The behavioural results can be explained by a drift diffusion model with a drift rate which takes the variance of the evidence into account. The authors present two such drift rates. 1) SNR drift = mean / standard deviation (as computed from trial-specific feature values). 2) LPR drift = mean log posterior ratio (also computed from trial-specific feature values). The two cannot be differentiated based on the measured mean RTs and error rates in the different conditions. So the authors provide an additional analysis which estimates the influence of the different presented elements, that is, the influence of the different feature values presented by them, on the given responses. This is done via a generalised linear regression by fitting a model which predicts response probabilites from presented feature values for individual trials. The fitted linear weights suggest that extreme (outlying) feature values have little influence on the final responses compared to the influence that (inlying) feature values close to the categorisation boundary have. Only the LPR model (2) replicates this effect.
Why have inlying feature values greater influence on responses than outlying ones in the LPR model, but not in the other models? The LPR model alone would not predict this, because for more extreme posterior values you get more extreme LPR values which then have a greater influence on the mean LPR value, i.e., the drift rate. Therefore, It is not entirely clear to me yet why they find a greater importance of inlying feature values in the generalised linear regression from feature values to responses. The best explanation I currently have is the influence of the estimated posterior values: Fig. S5 shows that the posterior values are constant for sufficiently outlying feature values and only change for inlying feature values, where the greatest change is at the feature value defining the categorisation boundary. When mapped through the LPR the posterior values lead to LPR values following the same sigmoidal form setting low and high feature values to constants. These constant high and low values may cancel each other out when, on average, they are equally many. Then, only the inlying feature values may have a lasting contribution on the LPR mean; especially those close to the categorisation boundary, because they tend to lead to larger variation in LPR values which may tip the LPR mean (drift rate) towards one of the two responses. This explanation means that the results depend on the estimated posterior values. In particular, that these are set to values of about 0.2, or 0.8, respectively, for a large range of extreme feature values.
I am unsure what conclusions can be drawn from the results. Although, the basic behavioural results are clear, it is not surprising that the responses of subjects depend on the variance of the presented evidence. You can define the feature values varying around the mean as noise. More variance then just means more noise and it is a basic result that people become slower and more error prone when presented with more noise. Perhaps surprisingly, it is here shown that this also works when noisy features are presented simultaneously on the screen instead of sequentially over time.

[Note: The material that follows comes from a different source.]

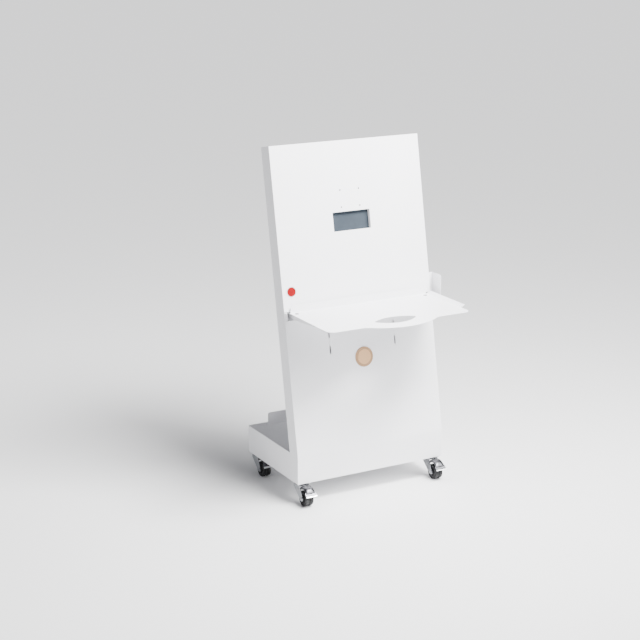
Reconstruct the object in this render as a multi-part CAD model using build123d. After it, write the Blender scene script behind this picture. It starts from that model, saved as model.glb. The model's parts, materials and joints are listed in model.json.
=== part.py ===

The DDM analysis shows that the drift rate of subjects decreases with increasing variance of evidence. This makes sense and means that subjects become more cautious in their judgements when confronted with larger variance (more noise). But I find the LPR model rather strange. It’s like pressing a Bayesian model into a mechanistic corset. The posterior ratio is an ad-hoc construct. Ok, it’s equivalent to the log-likelihood ratio, but why making it to a posterior ratio then? The vagueness arises already because of how the task is defined: all information is presented at once, but you want to describe accumulation of evidence over time. Consequently, you have to define some approximate, ad-hoc construct (mean LPR) which you can use to define the temporal integration. That the model based on that construct replicates an aspect of the behavioural data may be an artefact of the particular approximation used (apparently it is important that the estimated posterior values are constant for extreme feature values). So, it remains unclear to me whether an LPR-DDM is a good explanation for the involved processes in this case.
Actually, a large part of the paper (cf. title) concerns the finding that extreme feature values appear to have smaller influence on subject responses than feature values close to the categorisation boundary. This is surprising to me. Although it makes intuitive sense in terms of ‘robust averaging’, I wouldn’t predict it for optimal probabilistic integration of evidence, at least not without making further assumptions. Such assumptions are also implicit in the LPR-DDM and I’m a bit skeptical about it anyway. Thus, a good explanation is still needed, in my opinion. Finally, I wonder how reliable the generalised linear regression analysis, which led to these results, is. On the one hand, the authors report using two different generalised linear models and obtaining equivalent results. On the other hand, they estimate 9 parameters from only one binary response variable and I wonder how the optimisation landscape looks in this case.